While for the training of the networks, no information about the measured rear wheel steering angle ${\delta }_{\mathrm{r}}$ is used, it is used as an additional variable for the evaluation of the setups to evaluate the performance of the implicit training of submodels within the HyPA-Net framework. Figure 4 shows the comparison of the ground truth and the different predictions for the rear wheel steering angle. The plot shows that the implicit RWS model (V1, orange line) is able to predict the rear wheel steering angle quite well. The same is true for V2 (red line). This confirms that the HyPA-Net framework is able to implicitly learn the dynamics of a submodel, in this case the rear wheel steering, without explicit training of the submodel and within the context of a larger model.
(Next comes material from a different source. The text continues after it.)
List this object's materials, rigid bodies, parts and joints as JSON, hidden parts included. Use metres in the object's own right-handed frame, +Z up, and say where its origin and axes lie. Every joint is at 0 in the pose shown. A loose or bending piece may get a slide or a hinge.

However, it is also visible that both learned RWS models also incorporate dynamic behavior, that is not related to the RWS but still improves the overall performance in the context of the larger model. This is due to the fact that the overall vehicle dynamics are not fully captured by the single track model because of the neglected tire dynamics and the violation of the small side slip angle assumption. The RWS model is able to capture some of these neglected dynamics, which is why it is able to improve the overall performance of the model. Incorporating a correction model or even a dedicated submodel for the tire partially addresses this issue, but isolating the tire dynamics is difficult as the required measurements of forces and torques at the tire are not available in the current setup.
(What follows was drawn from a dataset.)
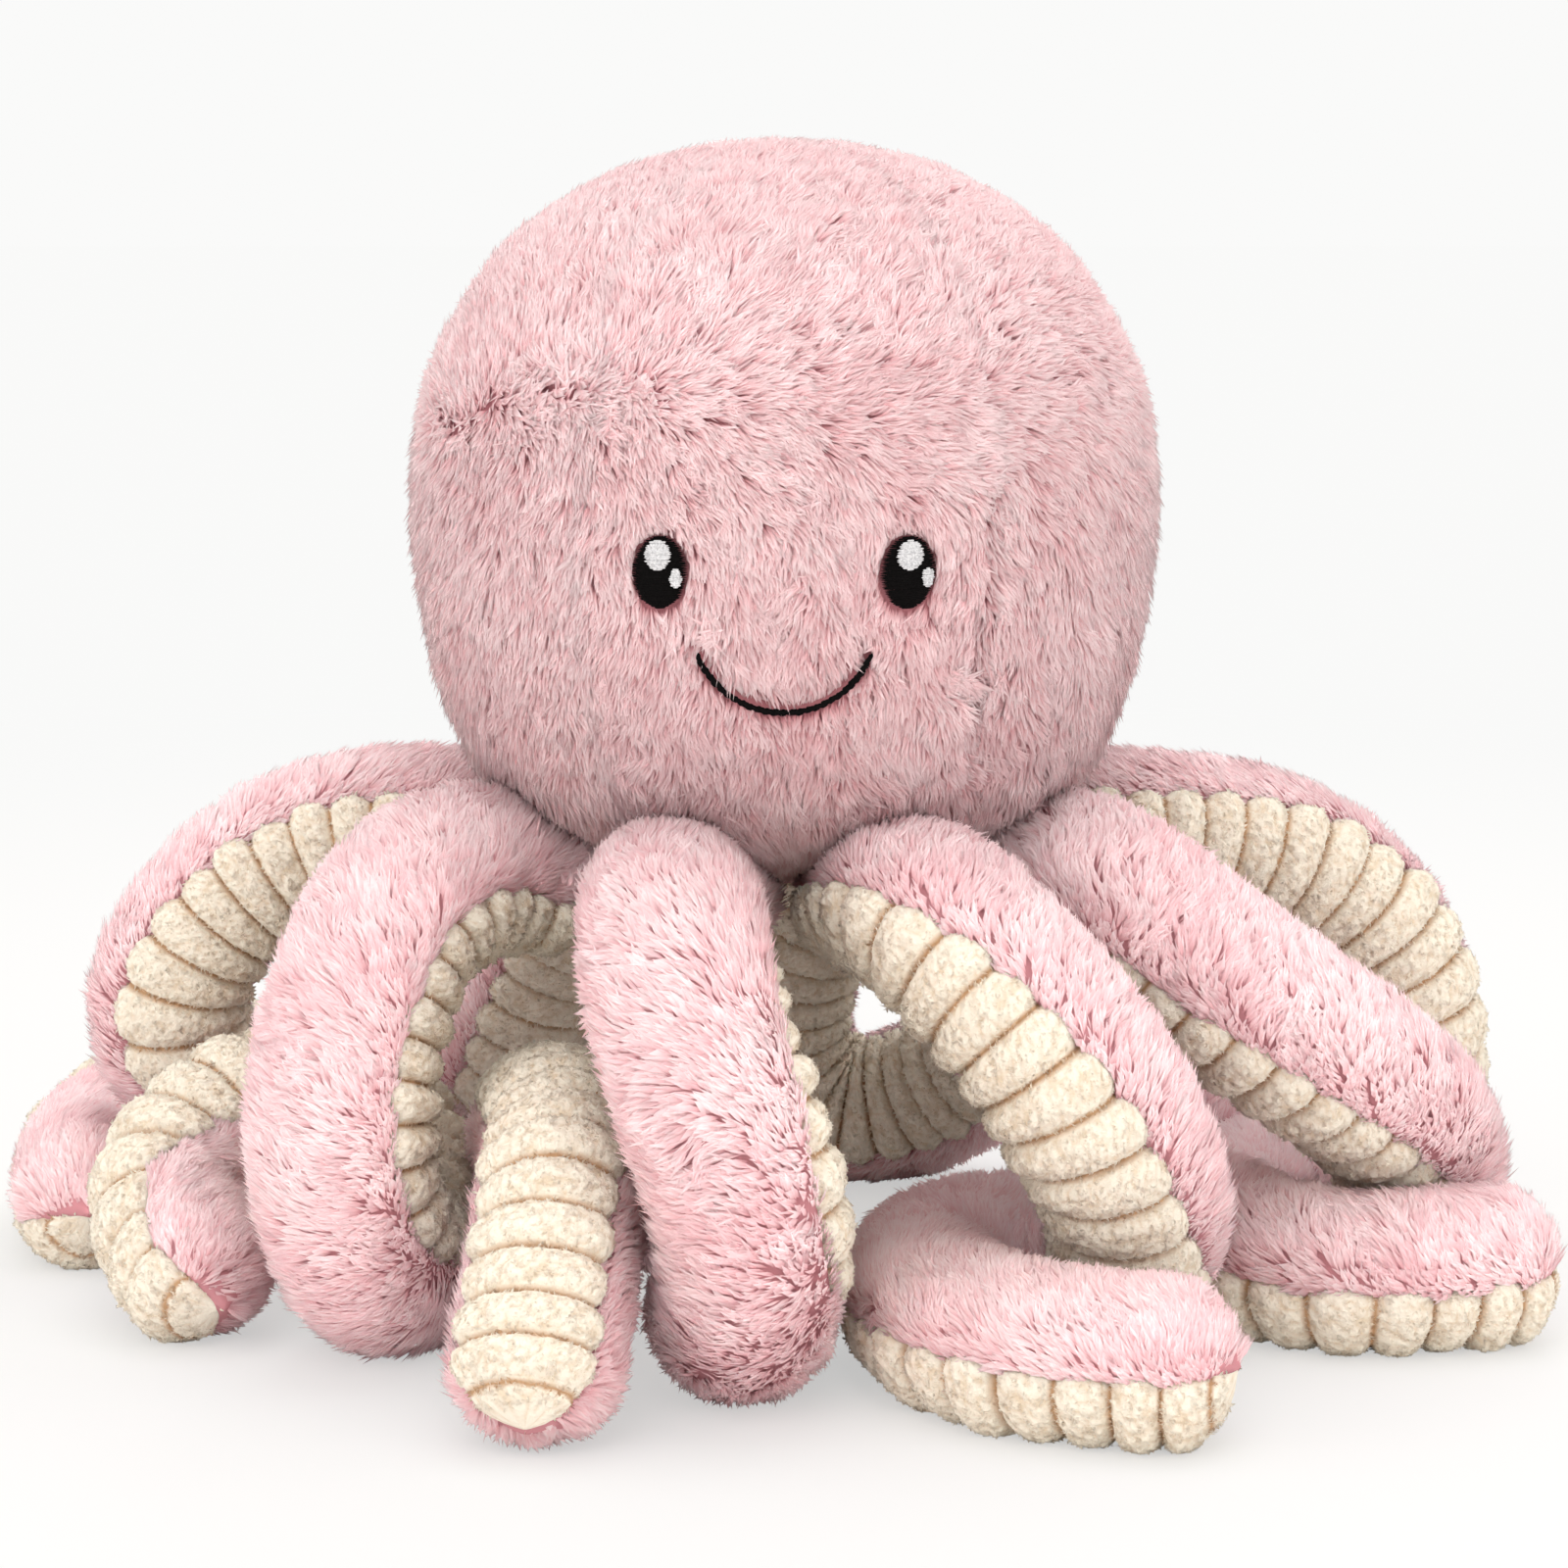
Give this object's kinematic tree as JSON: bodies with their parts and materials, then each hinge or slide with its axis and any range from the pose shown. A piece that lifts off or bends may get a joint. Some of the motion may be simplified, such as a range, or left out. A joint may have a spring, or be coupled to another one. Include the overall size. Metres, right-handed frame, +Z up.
{
  "type": "plush octopus",
  "caption": "Sitting plush octopus: a ball head with embroidered eyes and smile on curled stuffed arms with ribbed cream undersides.",
  "frame": {"origin": "on the floor, under the middle of the whole toy's box", "axes": "+Z up, the face looks along -Y, +X to the viewer's right of the face"},
  "size_m": [0.4214, 0.3924, 0.3112],
  "materials": {
    "pink_plush": "long soft pile",
    "rose_plush": "long soft pile",
    "cream_plush": "short looped pile",
    "black_thread": "satin stitch",
    "silver_thread": "satin stitch",
    "fibre_filling": "loose fibre"
  },
  "bodies": {
    "head": {"head_filling": "fibre_filling", "head_face_panel": "rose_plush", "head_right_panel": "rose_plush", "head_back_panel": "rose_plush", "head_left_panel": "rose_plush", "base_panel": "rose_plush", "left_eye": "black_thread", "right_eye": "black_thread", "left_eye_glint": "silver_thread", "right_eye_glint": "silver_thread", "left_eye_small_glint": "silver_thread", "right_eye_small_glint": "silver_thread", "smile_stitch": "black_thread"},
    "left_rear_arm": {"arm_left_rear_plush": "pink_plush", "arm_left_rear_ribs": "cream_plush"},
    "left_front_arm": {"arm_left_front_plush": "pink_plush", "arm_left_front_ribs": "cream_plush"},
    "front_left_arm": {"arm_front_left_plush": "pink_plush", "arm_front_left_ribs": "cream_plush"},
    "front_right_arm": {"arm_front_right_plush": "pink_plush", "arm_front_right_ribs": "cream_plush"},
    "right_front_arm": {"arm_right_front_plush": "pink_plush", "arm_right_front_ribs": "cream_plush"},
    "right_rear_arm": {"arm_right_rear_plush": "pink_plush", "arm_right_rear_ribs": "cream_plush"},
    "rear_left_arm": {"arm_rear_left_plush": "pink_plush", "arm_rear_left_ribs": "cream_plush"},
    "rear_right_arm": {"arm_rear_right_plush": "pink_plush", "arm_rear_right_ribs": "cream_plush"}
  },
  "joints": [
    {"name": "left_rear_arm_seam", "type": "hinge", "parent": "head", "child": "left_rear_arm", "pos_m": [-0.0641, -0.0056, 0.146], "axis": [0.3827, 0.9239, 0], "range_deg": [0, 45]},
    {"name": "left_front_arm_seam", "type": "hinge", "parent": "head", "child": "left_front_arm", "pos_m": [-0.0641, -0.0657, 0.146], "axis": [-0.3827, 0.9239, 0], "range_deg": [0, 45]},
    {"name": "front_left_arm_seam", "type": "hinge", "parent": "head", "child": "front_left_arm", "pos_m": [-0.0216, -0.1082, 0.146], "axis": [-1, 0, 0], "range_deg": [0, 45]},
    {"name": "front_right_arm_seam", "type": "hinge", "parent": "head", "child": "front_right_arm", "pos_m": [0.0385, -0.1082, 0.146], "axis": [-0.9239, -0.3827, 0], "range_deg": [0, 45]},
    {"name": "right_front_arm_seam", "type": "hinge", "parent": "head", "child": "right_front_arm", "pos_m": [0.081, -0.0657, 0.146], "axis": [-0.3827, -0.9239, 0], "range_deg": [0, 45]},
    {"name": "right_rear_arm_seam", "type": "hinge", "parent": "head", "child": "right_rear_arm", "pos_m": [0.081, -0.0056, 0.146], "axis": [0.3827, -0.9239, 0], "range_deg": [0, 45]},
    {"name": "rear_left_arm_seam", "type": "hinge", "parent": "head", "child": "rear_left_arm", "pos_m": [-0.0216, 0.0369, 0.146], "axis": [0.9239, 0.3827, 0], "range_deg": [0, 45]},
    {"name": "rear_right_arm_seam", "type": "hinge", "parent": "head", "child": "rear_right_arm", "pos_m": [0.0385, 0.0369, 0.146], "axis": [1, 0, 0], "range_deg": [0, 45]}
  ]
}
In the domain of vehicle dynamics, transfer functions are often used as a way of characterizing a vehicle’s dynamic behavior. The yaw transfer function describes the relationship between the steering input ${\delta }_{\mathrm{sw}}$ and the yaw rate $\dot{\psi }$ of the vehicle. Figure 5 shows the yaw transfer function for the different setups. The single track model shows in its transfer function a more damped behavior compared to the ground truth. It is not able to capture the full dynamics of the system. The learned RWS (V1 LSTM) improves on this, resulting in smaller deviations from the ground truth. The other hybrid models with the correction (V2, V3), as well as the baseline ANNs show a transfer function that is even closer to the ground truth, supporting the above results. This indicates that the correction part at the end is able to adjust the model’s predictions to better match the true system dynamics.

7. Conclusions

This study presents a novel way to combine first-principles models with ANNS in a way, that the ANN operates in the normalized data domain, the physical meaning of the values are preserved and a subsystem modeling is possible though implicit training within the ANN. The results show that the hybrid approach is able to improve the performance of the model compared to the purely physics-based model through a data driven approach, while still benefiting from the interpretability of the physical model. While ANN models need to be retrained if the underlying system dynamics change, traditional methods can often be adapted to new conditions with minimal adjustments. However, those methods are often found to be less accurate than ANNs, especially in complex systems with nonlinear dynamics. The hybrid approach in this paper combines the strengths of both ANNs and classical control methods, allowing for a more flexible and accurate modeling of complex systems. This highlights the potential for hybrid approaches that leverage the strengths of both ANNs and classical methods. However, the results shown in this study only reflect the capabilities of the current implementation with one specific architecture and one specific dataset. This limits the generalization of the findings, so further research is needed to validate and extend these findings. In an ongoing work, we aim to generalize the HyPA-Net framework to incorporating nonlinear and time variant physical models to allow for a more flexible and accurate modeling of complex systems with nonlinear dynamics. Furthermore, we plan to apply the introduced method to different systems.